No seas ingenuo, pretencioso o imbécil: jamás escribas para otros escritores,
ni sobre la imposibilidad de escribir una novela. Tampoco para los
críticos de los suplementos literarios, ni para los amigos. Ni siquiera
para un hipotético público futuro. Hazlo sólo si crees poder escribir el
libro que a ti te gustaría leer y que nadie escribió nunca. Confía en
tu talento, si lo tienes. Si dudas, empieza por reescribir los libros
que amas; pero no imitando ni plagiando, sino a la luz de tu propia
vida. Enriqueciéndolos con tu mirada original y única, si la tienes. En
cualquier caso, no te enfades con quienes no aprecien tu trabajo; tal
vez tus textos sean mediocres o poco originales. Ésas también son las
reglas. Decía Robert Louis Stevenson que hay una plaga de escritores
prescindibles, empeñados en publicar cosas que no interesan a nadie, y
encima pretenden que la gente los lea y pague por ello.

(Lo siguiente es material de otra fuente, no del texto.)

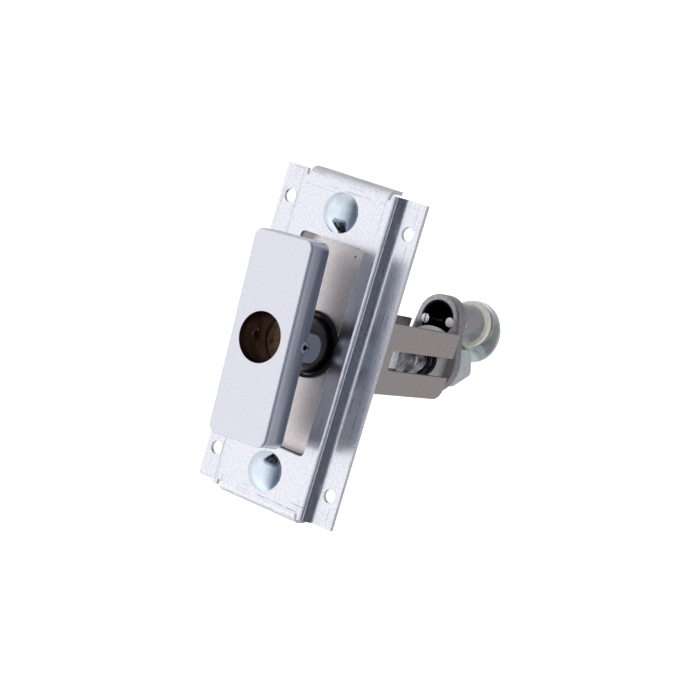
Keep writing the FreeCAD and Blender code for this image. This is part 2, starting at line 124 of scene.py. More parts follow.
def step_up(tree, value, low, high, least=0.0, most=1.0):
    """Least below low and most above high; turned round where low is the greater."""
    ramp = tree.nodes.new("ShaderNodeMapRange")
    ramp.inputs["From Min"].default_value = low
    ramp.inputs["From Max"].default_value = high
    ramp.inputs["To Min"].default_value = least
    ramp.inputs["To Max"].default_value = most
    tree.links.new(value, ramp.inputs["Value"])
    return ramp.outputs["Result"]


bpy.context.scene.view_settings.view_transform = "Standard"
bpy.context.scene.view_settings.look = "None"
room = bpy.data.worlds.new("studio_room")
bpy.context.scene.world = room
room.use_nodes = True
tree = room.node_tree
tree.nodes.clear()
direction = tree.nodes.new("ShaderNodeTexCoord")
quarter_turn = tree.nodes.new("ShaderNodeMapping")
quarter_turn.inputs["Rotation"].default_value = (0, 0, math.pi / 2)
tree.links.new(direction.outputs["Generated"], quarter_turn.inputs["Vector"])
round_the_room = tree.nodes.new("ShaderNodeTexGradient")
round_the_room.gradient_type = "RADIAL"
tree.links.new(quarter_turn.outputs["Vector"], round_the_room.inputs["Vector"])
walls = ramp_of(tree, [(degrees / 360 + 0.5, colour) for degrees, colour in room_walls])
tree.links.new(round_the_room.outputs["Fac"], walls.inputs["Fac"])
direction_parts = tree.nodes.new("ShaderNodeSeparateXYZ")
tree.links.new(direction.outputs["Generated"], direction_parts.inputs[0])
height_light = ramp_of(tree, [((height + 1) / 2, (light,) * 3) for height, light in room_heights])
tree.links.new(step_up(tree, direction_parts.outputs["Z"], -1.0, 1.0), height_light.inputs["Fac"])
room_light = tree.nodes.new("ShaderNodeBackground")
tree.links.new(walls.outputs["Color"], room_light.inputs["Color"])
tree.links.new(height_light.outputs["Color"], room_light.inputs["Strength"])
seen_white = tree.nodes.new("ShaderNodeBackground")
seen_white.inputs["Color"].default_value = (1, 1, 1, 1)
rays = tree.nodes.new("ShaderNodeLightPath")
choose = tree.nodes.new("ShaderNodeMixShader")
tree.links.new(rays.outputs["Is Camera Ray"], choose.inputs[0])
tree.links.new(room_light.outputs[0], choose.inputs[1])
tree.links.new(seen_white.outputs[0], choose.inputs[2])
world_output = tree.nodes.new("ShaderNodeOutputWorld")
tree.links.new(choose.outputs[0], world_output.inputs[0])

bm = bmesh.new()
floor_start = bm.verts.new((-sweep_half_width, sweep_front, -floor_depth))
floor_end = bm.verts.new((-sweep_half_width, sweep_back, -floor_depth))
bm.edges.new((floor_start, floor_end))
bmesh.ops.spin(bm, geom=[floor_end], cent=(0, sweep_back, sweep_radius - floor_depth), axis=(1, 0, 0),
               angle=math.pi / 2, steps=sweep_bend_steps)
bend_top = max(bm.verts, key=lambda vert: vert.co.z)
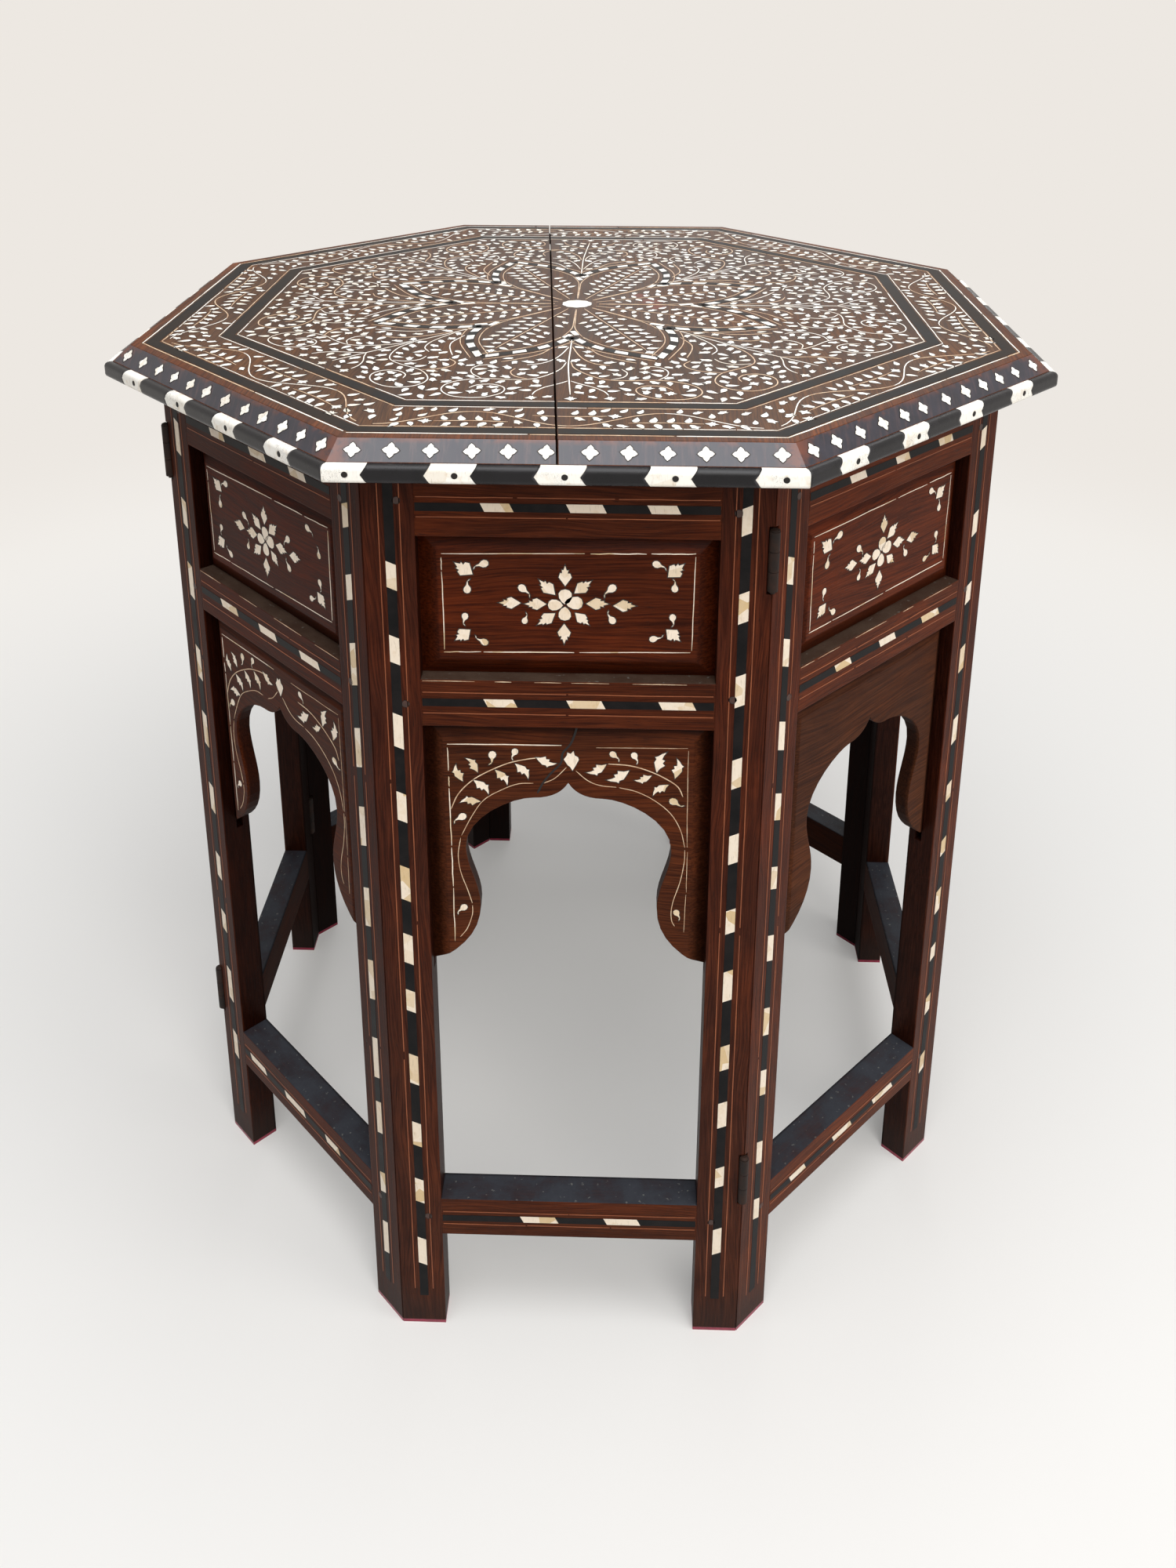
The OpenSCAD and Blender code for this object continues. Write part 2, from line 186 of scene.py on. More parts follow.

Otra cosa. No pidas consejos. Unos te dirán exactamente lo que creen que deseas escuchar;
y a otros, los sinceros, los apartarás de tu lado. Esta carrera de
fondo se hace en solitario. Si a ciertas alturas no eres capaz de juzgar
tú mismo, mal camino llevas. A ese punto sólo llegarás de una forma:
leyendo mucho, intensamente. No cualquier cosa, sino todo lo que
necesitas. Con lápiz para tomar notas, estudiando trucos narrativos -los
hay nobles e innobles-, personajes, ambientes, descripciones,
estructura, lenguaje. Ve a ello, aunque seas el más arrogante, con
rigurosa humildad profesional. Interroga las novelas de los grandes
maestros, los clásicos que lo hicieron como nunca podrás hacerlo tú, y
saquea en ellos cuanto necesites, sin complejos ni remordimientos. Desde
Homero hasta hoy, todos lo hicieron unos con otros. Y los buenos libros
están ahí para eso, a disposición del audaz: son legítimo botín de
guerra.
Decía Harold Acton que el verdadero escritor se distingue del
aficionado en que aquél está siempre dispuesto a aceptar cuanto mejore
su obra, sacrificando el ego a su oficio, mientras que el aficionado
se considera perfecto. Y la palabra oficio no es casual. Aunque pueda
haber arte en ello, escribir es sobre todo una dura artesanía.
Territorio hostil, agotador, donde la musa, la inspiración, el momento
de gloria o como quieras llamarlo, no sirve de nada cuando llega, si es
que lo hace, y no te encuentra trabajando.